Exercise brief: Repeat the lines that follow, leaving nothing out.
####################
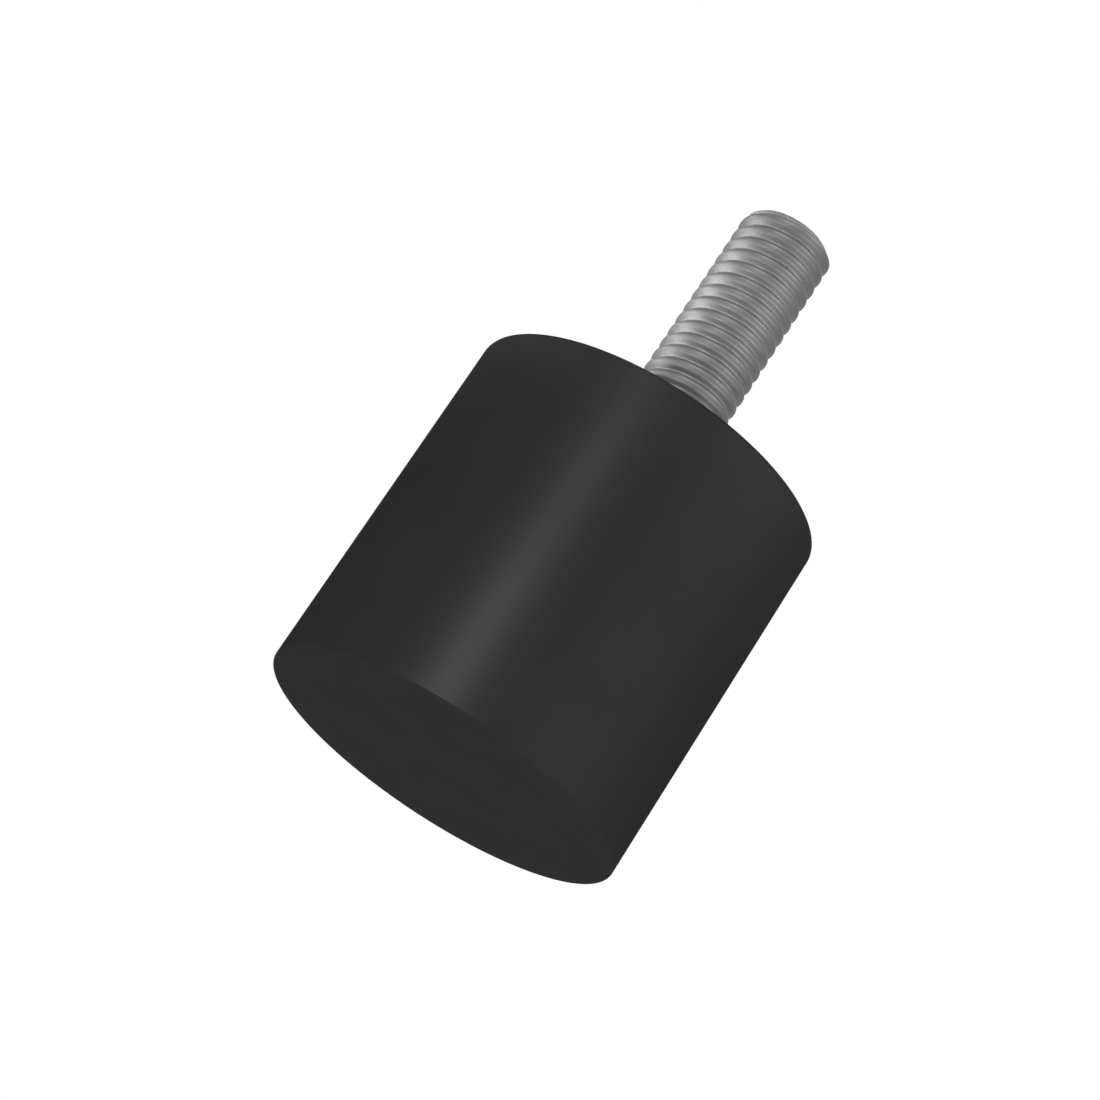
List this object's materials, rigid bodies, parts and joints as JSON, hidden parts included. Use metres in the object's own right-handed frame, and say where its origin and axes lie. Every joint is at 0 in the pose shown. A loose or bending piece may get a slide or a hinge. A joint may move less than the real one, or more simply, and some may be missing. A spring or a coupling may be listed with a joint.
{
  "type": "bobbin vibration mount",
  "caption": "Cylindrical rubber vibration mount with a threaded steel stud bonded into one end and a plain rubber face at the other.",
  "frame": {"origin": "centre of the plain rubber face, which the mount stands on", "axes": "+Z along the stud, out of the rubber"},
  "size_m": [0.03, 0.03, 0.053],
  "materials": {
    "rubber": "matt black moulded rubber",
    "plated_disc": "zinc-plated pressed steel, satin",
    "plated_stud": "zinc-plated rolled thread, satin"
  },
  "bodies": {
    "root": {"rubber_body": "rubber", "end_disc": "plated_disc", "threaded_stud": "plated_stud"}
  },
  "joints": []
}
####################
Written response:
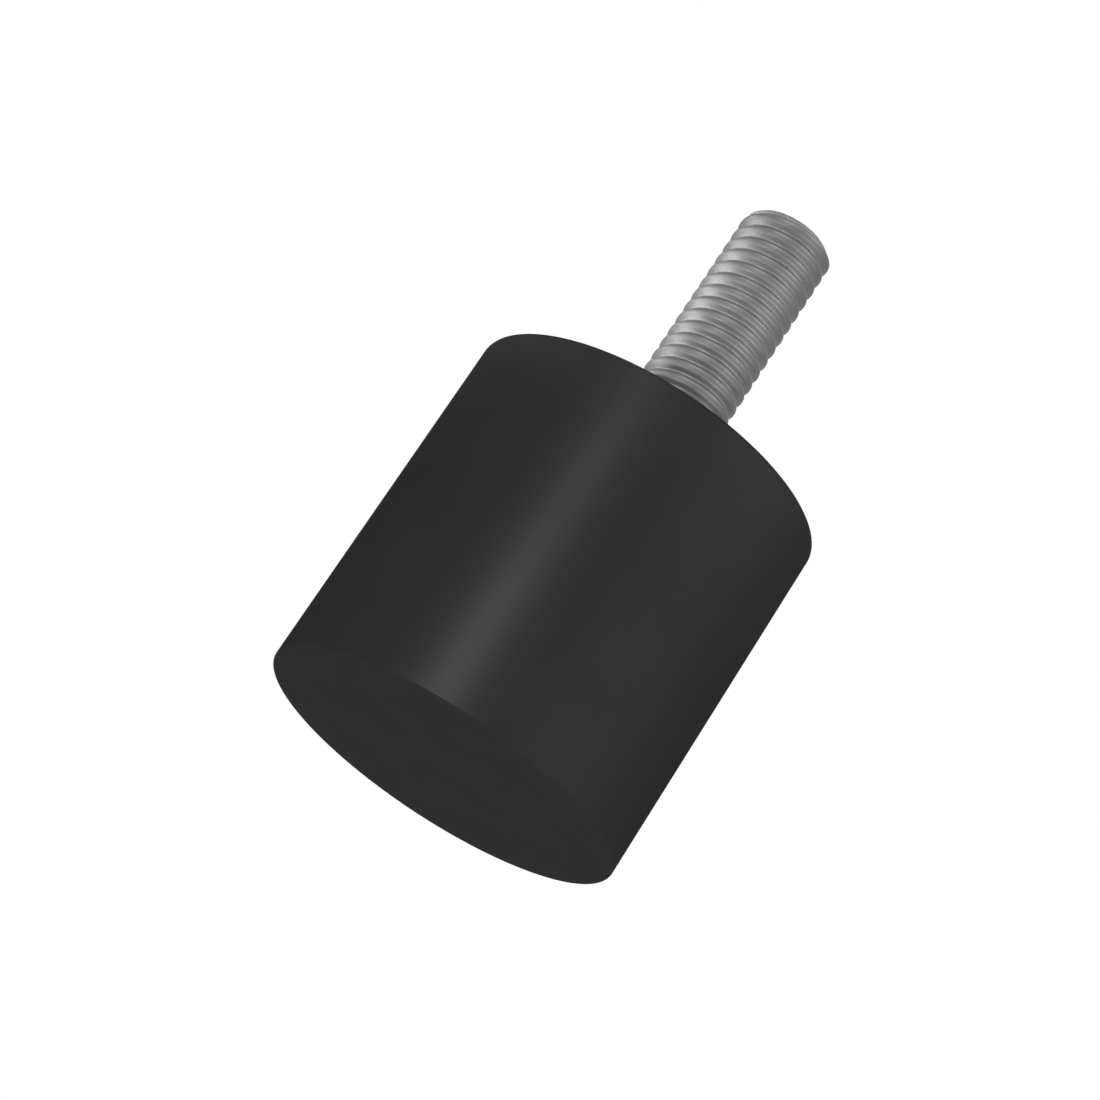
List this object's materials, rigid bodies, parts and joints as JSON, hidden parts included. Use metres in the object's own right-handed frame, and say where its origin and axes lie. Every joint is at 0 in the pose shown. A loose or bending piece may get a slide or a hinge. A joint may move less than the real one, or more simply, and some may be missing. A spring or a coupling may be listed with a joint.
{
  "type": "bobbin vibration mount",
  "caption": "Cylindrical rubber vibration mount with a threaded steel stud bonded into one end and a plain rubber face at the other.",
  "frame": {"origin": "centre of the plain rubber face, which the mount stands on", "axes": "+Z along the stud, out of the rubber"},
  "size_m": [0.03, 0.03, 0.053],
  "materials": {
    "rubber": "matt black moulded rubber",
    "plated_disc": "zinc-plated pressed steel, satin",
    "plated_stud": "zinc-plated rolled thread, satin"
  },
  "bodies": {
    "root": {"rubber_body": "rubber", "end_disc": "plated_disc", "threaded_stud": "plated_stud"}
  },
  "joints": []
}